What has gone wrong? Not the roster itself. The Tide lost a couple of high-end players in the immediate wake of Saban’s retirement, but it prevented a mass exodus. Recruiting ratings say that DeBoer’s first team, full of mostly Saban’s players, is the most talented in college football. Nobody of any repute expected Bama to remain Saban good forever, as that would mean winning roughly one in every three national championships in perpetuity. But a fall was not supposed to come this soon, with a best-in-class roster and a serious coach following Saban. DeBoer has done nothing but win at his prior head coaching stops, most recently taking Washington to the national title game in his second year in that job.

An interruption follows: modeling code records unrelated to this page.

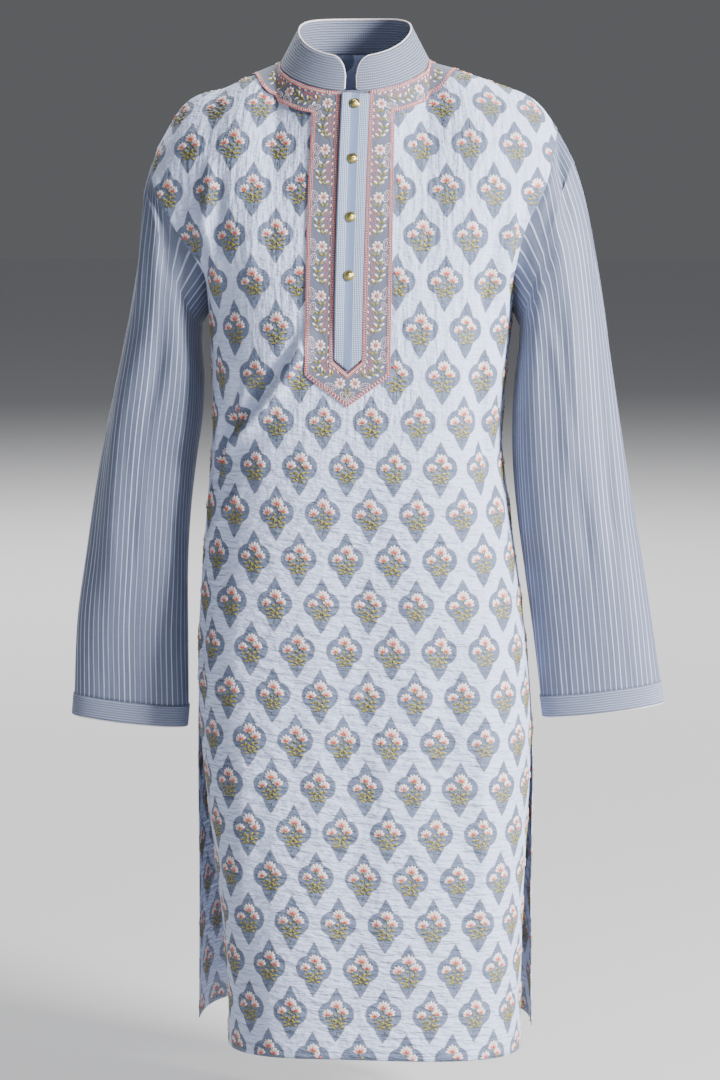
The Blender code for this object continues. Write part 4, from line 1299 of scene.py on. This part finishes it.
def frame_point(finish, up, start, length, half_width, taper):
    """Half width of a printed frame's tapering point, and 0 where up is negative."""
    way = finish.maths("MULTIPLY", up - start, 1 / length, clamp=True)
    return (1 - way ** taper) * finish.maths("GREATER_THAN", up, 0.0) * half_width


def ogee(finish, a, b, shifted):
    """How far a flat place lies inside the nearest printed frame, in metres, negative outside."""
    x = abs(finish.wrap(a - (PRINT_PITCH / 2 if shifted else 0.0), PRINT_PITCH))
    y = finish.wrap(b - (PRINT_START if shifted else PRINT_START + PRINT_DROP / 2), PRINT_DROP)
    height = abs(y)
    inside_lobe = finish.larger(LOBE_RADIUS ** 2 - height * height, 0.0)
    lobe = (finish.maths("SQRT", inside_lobe) + LOBE_OUT) * finish.maths("LESS_THAN", height, LOBE_RADIUS)
    top = frame_point(finish, y, *FRAME_TOP)
    foot = frame_point(finish, -1 * y, *FRAME_FOOT)
    width = finish.larger(lobe, finish.larger(top, foot))
    return width - x - finish.maths("LESS_THAN", width, 0.0001) * 0.01


def printed_finish(name, strength, opened=False):
    """White puckered cotton with a lattice of blue-grey ogee frames; the opened panel is plain where
    its neck opening lies under the placket."""
    made = Finish(name, 0.82, Sheen_Weight=0.12, Sheen_Roughness=0.5)
    a, b = made.cut()
    drift = (made.noise(a, b, 0.006, 0.006) - 0.5) * 0.0016
    inside = made.larger(ogee(made, a + drift, b, True), ogee(made, a + drift, b, False))
    frame_mask = made.step(-0.0003, 0.0004, inside)
    rim = made.step(-0.0016, -0.0006, inside) * (1 - frame_mask)
    slub = made.noise(a, b, 0.0009, 0.022, 3.0)
    cross_slub = made.noise(a, b, 0.016, 0.0011, 3.0, 4.0)
    cloudy = made.noise(a, b, 0.03, 0.03, 2.0, 9.0)
    ground = made.mix(WHITE_CLOTH, WHITE_SHADE, (slub + cross_slub) * 0.9 - 0.55)
    printed = made.mix(PRINT_GREY, PRINT_DEEP, (slub + cross_slub + cloudy) * 1.1 - 1.15)
    colour = made.mix(ground, PRINT_RIM, rim * 0.5)
    colour = made.mix(colour, printed, frame_mask * strength)
    if opened:
        under_placket = made.step(*OPENING_SIDE, abs(a)) * made.step(*OPENING_FOOT, b)
        colour = made.mix(colour, PANEL_GREY, under_placket)
    made.paint(colour)
    skirt = made.step(-0.30, -0.48, b)
    pucker = made.noise(a, b, 0.020, 0.0060, 2.5, 2.0) * (0.35 + skirt * 0.65)
    lengthways = made.noise(a, b, 0.0060, 0.03, 2.0, 5.0) * (1 - skirt)
    fine = made.noise(a, b, 0.006, 0.0020, 2.0, 7.0)
    made.relief(pucker * 0.0068 + lengthways * 0.0030 + fine * 0.0014 + weave(made, a, b) * 0.00004)
    return made.material


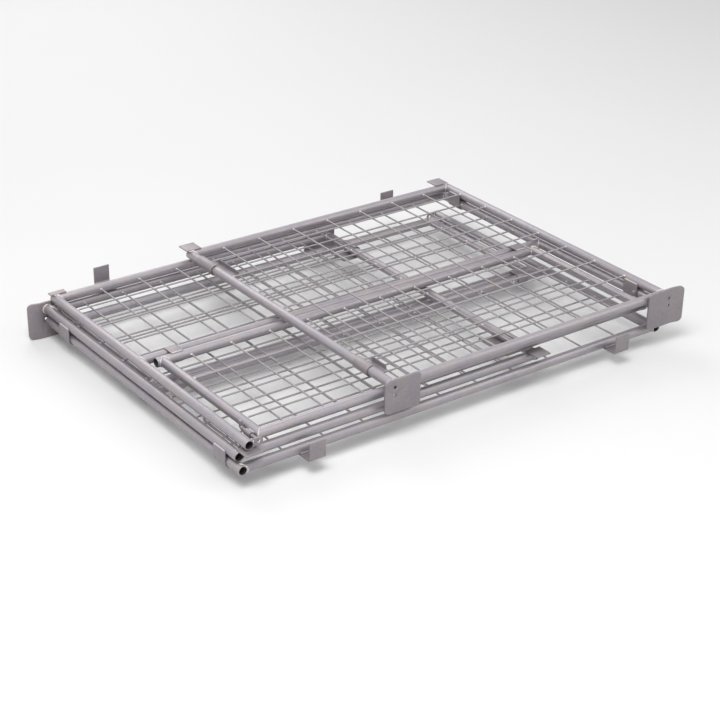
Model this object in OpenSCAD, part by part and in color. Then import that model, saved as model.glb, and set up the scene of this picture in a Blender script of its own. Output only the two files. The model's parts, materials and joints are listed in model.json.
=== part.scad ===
// Mesh pallet collar, folded flat.
// Two L-shaped pairs, each a long panel with a drop flap and a short panel hinged to its end post,
// lie one on the other, the lower pair turned half a turn about the vertical.
// In a pair's own frame the posts run along Y with the collar's top edge towards -Y, the long panel's
// tube axes lie at z = 0, and the short panel lies one stack pitch above it.

/* [Tubes] */
// Outside diameter of every tube, half-inch pipe
tube_d = 21.3; // [18:0.1:22]
// Wall of every tube
tube_wall = 2; // [1.5:0.1:3]
// Weld gap left between a tube or wire and what it is welded to
weld_gap = 0.1; // [0.05:0.01:0.2]

/* [Folded stack] */
// Height from one panel's tube axes to the next panel's
stack_pitch = 25.8; // [25.8:0.1:34]
// How far each long panel lies towards its hinge side
pair_shift = 8; // [6:1:12]
// How far each pair lies towards its own top edge
pair_slide = 7; // [6:0.5:8]

/* [Long panel] */
// Distance between the end posts' axes
long_gap = 1116; // [1050:1:1300]
// Top end of the posts, from the middle of the collar
long_top = 396; // [393:1:398]
// Bottom end of the posts, from the middle of the collar
long_foot = 411; // [408:1:412]
// Bottom rail's axis, from the middle of the collar
long_rail_y = 401; // [398:1:402]
// Middle rail's axis, from the middle of the collar
mid_rail_y = 30; // [25:1:35]

/* [Short panel] */
// Distance between the side posts' axes
short_gap = 766; // [700:1:900]
// Top and bottom rails' axes, from the middle of the collar
short_rail_y = 391.8; // [390:0.1:394]
// Bottom end of the posts, from the middle of the collar
short_foot = 399; // [395:1:402]
// Running gap between a corner plate and the rail of the pair below
plate_gap = 0.5; // [0.3:0.1:1]

/* [Drop flap] */
// Distance from a post's axis to the flap's side tube axis
flap_side_gap = 43; // [42:0.5:50]
// Distance from the middle rail's axis to the flap's hinge rail axis
flap_hinge_gap = 24; // [24:0.1:28]
// Flap's outer rail axis, from the middle of the collar
flap_rail_y = 367; // [360:1:369]
// How far the hinge rail stands past the side tubes' axes
flap_rail_over = 16; // [14:1:18]

/* [Wire mesh] */
// Diameter of the wires
wire_d = 4; // [3:0.1:4]
// Spacing of the wires
wire_pitch = 100; // [90:1:110]
// Height of the crosswise wires over the tube axes
cross_wire_z = 4.8; // [4.2:0.1:4.8]
// How deep a crosswise wire is welded into the upright ones
wire_bite = 0.2; // [0.1:0.05:0.5]
// Smallest distance from an outer upright wire to the post's axis
edge_gap = 60; // [50:1:64]
// First crosswise wire of a long panel, from its middle rail
long_first_wire = 87; // [84:1:90]
// First crosswise wire of a flap, from its hinge rail
flap_first_wire = 113; // [108:1:116]
// First crosswise wire of a short panel, from its bottom rail
short_first_wire = 68; // [60:1:72]
// Smallest distance from the last crosswise wire to a rail
rail_gap = 30; // [25:1:32]

/* [Hinge straps] */
// Sheet of the straps
strap_wall = 2.5; // [2:0.1:2.8]
// Length of a strap along the post
strap_len = 44; // [30:1:44]
// Running gap between a strap and the tube that it turns on
strap_gap = 0.3; // [0.2:0.05:0.5]
// Lower strap's middle, from the bottom rail of the long panel
strap_low = 56; // [54:1:57]
// Upper strap's middle, from the flap's outer rail
strap_high = 66; // [62:1:70]

/* [Flap hinges] */
// Length of a flap hinge along the middle rail
loop_len = 30; // [25:1:36]
// Flap hinge's middle, from the side tube's axis
loop_inset = 36; // [34:1:38]

/* [Corner plates] */
// Sheet of the corner plates
plate_wall = 5; // [4:0.1:5.5]
// Reach of the hinge post's plate from the post's axis towards the panel's middle
plate_in = 57; // [50:1:62]
// Reach of the hinge post's plate from the post's axis to the bend of its lip
plate_out = 19; // [16:1:22]
// Reach of the hinge post's plate over the post's axis
plate_above = 18; // [14:1:20]
// Reach of the hinge post's plate under the post's axis
plate_below = 70; // [66:1:72]
// Width of the lip
lip_w = 28; // [24:1:34]
// Angle of the lip, turned out, away from the panel
lip_angle = 12; // [5:1:15]
// Reach of the free post's plate from the post's axis towards the panel's middle
free_plate_in = 60; // [50:1:64]
// Reach of the free post's plate from the post's axis outwards
free_plate_out = 30; // [25:1:34]
// Reach of the free post's plate over the post's axis
free_plate_above = 20; // [14:1:22]
// Reach of the free post's plate under the post's axis
free_plate_below = 57; // [52:1:62]
// Radius of the corners beside the panel
plate_r = 8; // [4:1:12]
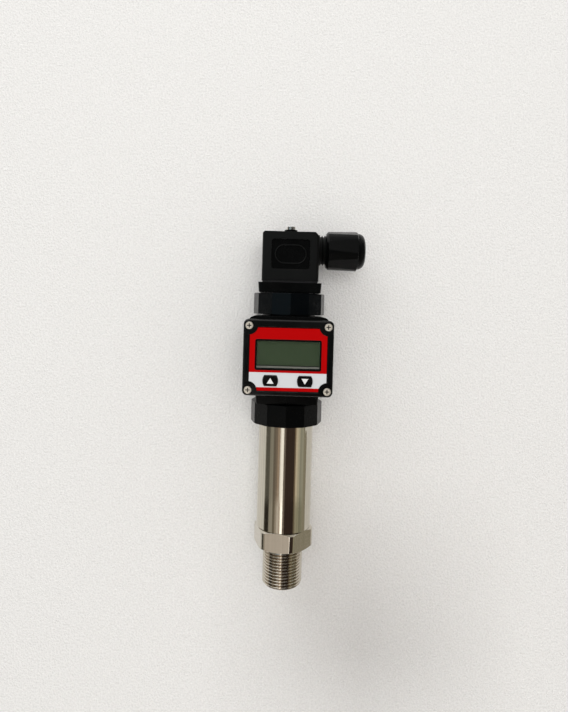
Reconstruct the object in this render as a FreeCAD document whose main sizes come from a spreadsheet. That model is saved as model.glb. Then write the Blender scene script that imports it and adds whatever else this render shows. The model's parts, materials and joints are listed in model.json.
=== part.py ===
"""Pressure transmitter with a plug-in display: stainless body, display module and cable plug.

Millimetres. The origin is the centre of the sealing shoulder under the hexagon. +Z runs up
the body's axis, the display faces -Y and the cable gland points along +X.
"""
import FreeCAD, Part
import math
import operator
import os
import Sketcher

Vector = FreeCAD.Vector
Rotation = FreeCAD.Rotation

# ---------------------------------------------------------------- driving dimensions

SIZES = [
    # process connection
    ("thread_diameter", 20.0),
    ("thread_length", 20.0),
    ("thread_chamfer", 1.25),
    ("port_diameter", 4.0),
    ("hex_flats", 27.0),
    ("hex_turned_diameter", 30.0),
    ("hex_face_diameter", 26.0),
    ("hex_chamfer_height", 1.0),
    ("hex_height", 10.0),
    ("hex_turn", -13.5),
    ("spigot_height", 9.0),
    # pressure cell
    ("sensor_diameter", 19.0),
    ("sensor_thickness", 8.0),
    ("sensor_edge", 0.5),
    ("sensor_clearance", 0.05),
    ("sensor_floor", 6.0),
    ("sensor_seal_section", 1.8),
    ("retainer_thickness", 3.0),
    ("retainer_bore", 12.0),
    ("spanner_hole", 2.0),
    ("sensor_pin_diameter", 0.8),
    ("sensor_pin_pitch", 2.54),
    # body tube and amplifier
    ("tube_diameter", 27.5),
    ("tube_bore", 24.0),
    ("tube_visible", 52.5),
    ("holder_height", 4.0),
    ("holder_bore", 19.0),
    ("amplifier_width", 20.0),
    ("amplifier_height", 38.0),
    ("board_thickness", 1.6),
    ("chip_width", 7.0),
    ("chip_thickness", 1.2),
    ("trimmer_width", 4.5),
    ("trimmer_rise", 10.5),
    ("converter_drop", 14.0),
    ("board_slot_depth", 2.5),
    # union between two modules
    ("union_thread", 27.0),
    ("union_thread_clearance", 0.1),
    ("union_thread_chamfer", 0.6),
    ("nut_corners", 35.9),
    ("nut_height", 10.5),
    ("nut_bevel", 0.25),
    ("nut_rim_height", 7.5),
    ("lower_nut_turn", -1.3),
    ("upper_nut_turn", 1.7),
    ("neck_diameter", 22.2),
    ("neck_clearance", 0.2),
    ("neck_depth", 8.0),
    ("neck_wall", 1.8),
    ("snap_ring_thickness", 0.8),
    ("snap_ring_diameter", 26.4),
    ("snap_ring_groove", 1.0),
    ("snap_ring_gap", 4.0),
    ("o_ring_section", 1.7),
    ("o_ring_drop", 3.2),
    # square connector base
    ("flange_gap", 0.4),
    ("flange_foot", 30.1),
    ("flange_width", 30.9),
    ("flange_height", 4.8),
    ("flange_corner", 1.5),
    ("gasket_thickness", 0.9),
    ("gasket_rim", 2.05),
    ("gasket_socket_gap", 0.5),
    ("gasket_corner", 1.4),
    ("blade_width", 4.8),
    ("blade_thickness", 0.8),
    ("blade_rise", 8.0),
    ("blade_tail", 3.5),
    ("blade_distance", 7.0),
    ("blade_clearance", 0.1),
    # display housing
    ("housing_side_inset", 1.75),
    ("housing_height", 37.0),
    ("housing_back", 15.5),
    ("housing_corner", 3.5),
    ("housing_wall", 2.8),
    ("housing_flange", 4.4),
    ("board_pocket_depth", 5.4),
    ("board_ledge", 2.8),
    ("pocket_corner", 2.5),
    ("socket_width", 22.0),
    ("socket_height", 12.0),
    ("socket_corner", 1.0),
    ("socket_ceiling", 2.0),
    ("socket_clearance", 0.1),
    ("collar_height", 0.7),
    # display cover
    ("cover_width", 42.5),
    ("cover_height", 35.9),
    ("cover_overhang", 0.4),
    ("cover_corner", 2.4),
    ("cover_edge", 0.9),
    ("cover_thickness", 4.0),
    ("cover_front", 24.0),
    ("cover_wall", 2.0),
    ("cover_gasket", 0.6),
    ("label_side_border", 3.1),
    ("label_top_border", 3.9),
    ("label_foot_border", 2.5),
    ("label_recess", 0.5),
    ("label_recess_flare", 0.5),
    ("label_thickness", 0.3),
    ("screw_island", 4.2),
    ("cover_screw_side_inset", 2.65),
    ("cover_screw_top_inset", 3.05),
    ("cover_screw_foot_inset", 2.6),
    ("cover_screw_diameter", 2.0),
    ("cover_screw_length", 6.0),
    ("cover_screw_head", 3.65),
    ("cover_screw_head_height", 1.3),
    ("cover_screw_sink", 0.15),
    ("cover_cross_span", 2.1),
    ("cover_cross_slot", 0.5),
    ("screw_clearance", 0.2),
    # liquid crystal display and keys
    ("bezel_width", 31.2),
    ("bezel_height", 14.6),
    ("bezel_corner", 1.0),
    ("bezel_depth", 2.3),
    ("bezel_side_border", 0.6),
    ("bezel_level_border", 0.75),
    ("window_thickness", 0.8),
    ("window_sink", 0.3),
    ("display_rise", 1.4),
    ("display_clearance", 0.2),
    ("glass_thickness", 1.8),
    ("display_corner", 0.4),
    ("display_board_clearance", 0.3),
    ("key_width", 7.1),
    ("key_height", 4.95),
    ("key_side_radius", 4.4),
    ("key_across", 8.1),
    ("key_drop", 10.7),
    ("key_rise", 0.6),
    ("key_gap", 0.15),
    ("key_play", 0.1),
    ("key_travel", 0.5),
    ("key_collar", 0.7),
    ("key_collar_thickness", 0.6),
    ("key_stem", 2.6),
    ("switch_width", 6.0),
    ("switch_height", 2.8),
    ("plunger_diameter", 3.0),
    ("plunger_height", 0.8),
    # fixing screws of the modules
    ("fixing_screw", 3.0),
    ("fixing_head", 5.5),
    ("fixing_head_height", 2.2),
    ("fixing_engagement", 4.0),
    # plug
    ("plug_width", 27.8),
    ("plug_height", 24.0),
    ("plug_corner", 1.5),
    ("plug_chamfer", 2.0),
    ("plug_edge", 0.9),
    ("plug_wall", 2.3),
    ("plug_roof", 2.5),
    ("panel_width", 18.7),
    ("panel_height", 14.6),
    ("panel_corner", 1.4),
    ("panel_depth", 0.9),
    ("panel_rise", 1.0),
    ("ring_width", 15.5),
    ("ring_height", 9.4),
    ("ring_corner", 4.65),
    ("ring_line", 0.5),
    ("ring_relief", 0.4),
    ("insert_height", 9.4),
    ("insert_clearance", 0.1),
    ("terminal_width", 5.6),
    ("terminal_depth", 4.0),
    ("terminal_height", 3.6),
    ("terminal_screw", 2.4),
    ("terminal_screw_height", 0.8),
    ("plug_boss", 7.1),
    ("plug_boss_height", 1.3),
    ("washer_diameter", 6.6),
    ("washer_thickness", 1.1),
    ("plug_screw_head", 5.0),
    ("plug_screw_head_height", 1.6),
    ("plug_screw_slot", 0.9),
    ("plug_screw_slot_depth", 0.8),
    # cable gland
    ("gland_level", 16.35),
    ("gland_boss_reach", 0.8),
    ("gland_boss_diameter", 16.0),
    ("gland_thread", 15.2),
    ("gland_bore", 10.5),
    ("gland_spigot_reach", 14.1),
    ("gland_nut_start", 4.1),
    ("gland_nut_inner_diameter", 19.4),
    ("gland_nut_entry", 1.1),
    ("gland_nut_outer_diameter", 20.3),
    ("gland_nut_flats", 18.9),
    ("gland_nut_taper_length", 15.4),
    ("gland_nut_chamfer", 0.7),
    ("gland_cap_diameter", 18.2),
    ("gland_cap_length", 3.5),
    ("gland_cap_dome", 3.4),
    ("gland_thread_clearance", 0.1),
    ("gland_nut_turn", 12.0),
    ("gland_seal_bore", 7.0),
    ("gland_seal_depth", 8.0),
    ("gland_seal_collar", 13.4),
    ("gland_seal_collar_length", 2.0),
    ("gland_seal_clearance", 0.1),
    ("slip_ring_thickness", 1.0),
    ("cable_hole", 9.0),
]

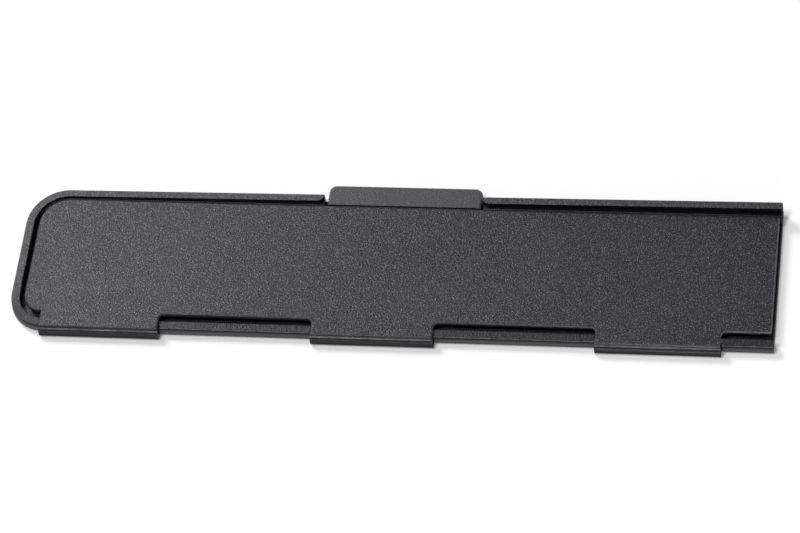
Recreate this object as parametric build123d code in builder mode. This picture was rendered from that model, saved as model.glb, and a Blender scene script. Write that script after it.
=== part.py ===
from build123d import *
import os

# Knife blade guard: a long flat case in two moulded halves that close like a book.
# +X runs from the closed tip to the open mouth, +Y from the hinge to the closing edge,
# +Z is up. The guard lies closed on its back, and the origin is the middle of its underside.
# All lengths are in millimetres. Sketches are drawn on planes whose corner lies at the tip
# on the hinge side, so plan lengths count from there.

# Overall shape of the back half.
length = 215.0
back_depth = 44.9
floor_thickness = 0.8
tip_rim_height = 4.1
mouth_rim_height = 6.6
hinge_rim_height = 3.15
closing_rim_width = 2.2
tip_rim_width = 2.4
hinge_rim_width = 2.45
far_corner_radius = 11.5
near_corner_radius = 9.5
rim_edge_radius = 0.3
hinge_edge_radius = 0.2
level_share = 0.9
rise_start = 2.6
rise_end = 13.0
overrun = 2.4

# Bead round the outside of the back, below a riser that starts at the hinge side's rim.
bead_bulge = 0.35
bead_riser = 0.7
bead_waist = 1.15
bead_root = 0.8

# Seat that the closed cover comes down on.
seat_width = 2.0
seat_gap = 0.05
mouth_lead = 0.35

# Cover plate.
cover_inner_height = 3.1
cover_tip_top = 4.35
cover_mouth_top = 3.9
cover_tip_gap = 1.4
cover_recess = 0.65
cover_far_gap = 0.95
cover_near_gap = 1.55
cover_near_corner = 5.7
cover_edge_radius = 0.55

# Finger tab at the closing edge, and the gap in the rim that it lies in.
tab_centre_share = 0.506
tab_width = 44.0
tab_overhang = 3.5
tab_top = 4.6
tab_skin = 1.1
tab_wall = 1.2
tab_bottom = 1.5
tab_corner_radius = 2.2
tab_edge_radius = 0.7
tab_tip_gap = 1.1
tab_mouth_gap = 0.25
rim_end_radius = 2.0

# Hinge: three leaves of the cover snap over rods that the back carries between its rim blocks.
leaf_centre_shares = [0.1243, 0.486, 0.854]
leaf_width = 34.5
leaf_clearance = 0.15
leaf_corner_radius = 1.5
axis_y = 0.65
axis_z = 2.35
rod_radius = 0.7
running_clearance = 0.07
snap_share = 0.82
hook_step_y = -1.05
hook_shoulder_top = 3.65
hook_ledge = 0.55
hook_ledge_drop = 0.3
hook_riser = 0.7
hook_bulge = 0.5
hook_bulge_drop = 0.95
hook_under_radius = 0.9
hook_bottom = 0.22
hook_inner_y = 1.75
hook_lead = 0.35
swing_clearance = 0.3

# Closing magnets, glued in shallow cups in both halves.
magnet_station_shares = [0.1116, 0.507, 0.9116]
magnet_names = ["tip", "middle", "mouth"]
magnet_inset = 7.9
magnet_radius = 3.0
magnet_thickness = 0.75
magnet_edge = 0.08
glue_gap = 0.05
cup_wall = 0.8

# Felt lining of both halves.
felt_thickness = 0.35
felt_margin = 1.6
felt_corner_radius = 5.0
felt_window_gap = 0.5
felt_mouth_margin = 3.0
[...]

The issue not being talent, Alabama has faltered in other ways. Instead, in its two losses to date, the team has victimized itself by doing a lot of what football coaches would call “dumb shit.” The Tide’s first seven games without Saban—but with a Saban-esque roster—have laid plain what a difference-maker Saban was, in ways that went beyond making sure Bama always had the best players.
The loss to Tennessee was a succession of Alabama mistakes. Quarterback Jalen Milroe threw one of the ghastliest interceptions of the season in the first half, lobbing the ball directly to a defensive back in the end zone on second-and-goal from the 3-yard line. The throw was an amateur mistake—the kind Milroe might have made early in the 2023 season, when he was struggling badly before morphing into one of the most effective quarterbacks in the country. (He threw two interceptions in his final eight games after throwing four in his first five.) This year, under a new head coach and offensive coordinator, Milroe has already matched last season’s six interceptions in his first seven games.
Other mental errors abounded last weekend. The Tide’s penalties included two false starts, a delay of game, an intentional grounding, an illegal substitution, and a crushing late personal foul assessed to defensive back Kendrick Law after a play was over. That call wasn’t a good one, as a Tennessee player instigated a mini-confrontation with Law and got away with it. But officials tend to catch the second guy in a fracas, not the first, and the 15 yards against Alabama turned a fourth-and-7 with the game on the line to a fourth-and-22. On that play, running back Justice Haynes appeared to miss a blocking assignment, leading to a nearly impossible conversion becoming even less possible.
The mood around Alabama is so bleak that fans and media are even finding mental errors where none exist. A whole news cycle ensued early this week over some wide receivers, who were uninvolved in a play, miming a basketball shot as they stood off to the side. Later, Alabama’s offensive coordinator indicated that they were told to do that, maybe as a way to distract the defense on a play where they had no other job. It’s been jarring to watch a fan base so used to success be forced to confront the kind of silliness that Bama normally eludes.
Alabama’s fans will eventually be fine, probably. But the defense may not. It ranks 19th in the country by SP+, an opponent-adjusted efficiency stat, its worst ranking in more than a decade. (That’s still pretty good, but this is Alabama.) The Vanderbilt loss was the program’s biggest defensive embarrassment in many years, not just because the Tide couldn’t stop Vanderbilt but because of the on-field meltdown that occurred as the Tide was struggling. Senior safety Malachi Moore, a program leader, later issued an apology for a scene that included him kicking a ball in frustration and seemingly declining to be substituted out.
It’s not as if Alabama never lost its center of gravity when Saban was in charge. The Tide had various episodes in its rare losses under him, including a handful in the Iron Bowl game with Auburn alone. My personal favorite was the time Auburn used a little substitution trick to persuade Alabama to take a game-losing illegal substitution penalty. A close second was the time Alabama lost the ability to get a play off or complete a snap from the center to the quarterback as Auburn roared to victory. The reality of being more talented than everyone else (save, sometimes, for Georgia or Ohio State) is that every loss meant that Bama definitionally lacked its best stuff. But it did not happen this frequently under Saban, who never turned in performances this bad in two weeks out of three. And, really, Alabama played just as poorly in a victory over South Carolina in between the two losses to Tennessee and Vanderbilt.
Long range, Alabama will be fine. Saban’s rule ensured that the Tide will have a lasting financial advantage on almost everyone else, even the other blue-blood football schools. Financial advantages can be squandered, but Alabama is playing in a small pool. Saban’s lasting gift to the program is that Bama will never be more than a good coaching hire or a few good recruiting classes away from winning it all. At this moment, Alabama could still get hot and sneak into the playoff at 10–2.
Then again, the same is true of Ole Miss. For now, Alabama is a normal, flawed team with lots of talent. There are no perfectly assembled machines in college football, a sport that gets pretty messy by nature. There are only powerful contraptions with varying degrees of loose bolts. In addition to everything else Saban represented to Alabama, it has become clear how much of his brilliance was in quality control. Without him, Alabama is more talented than everyone else but, it turns out, just as easy to break.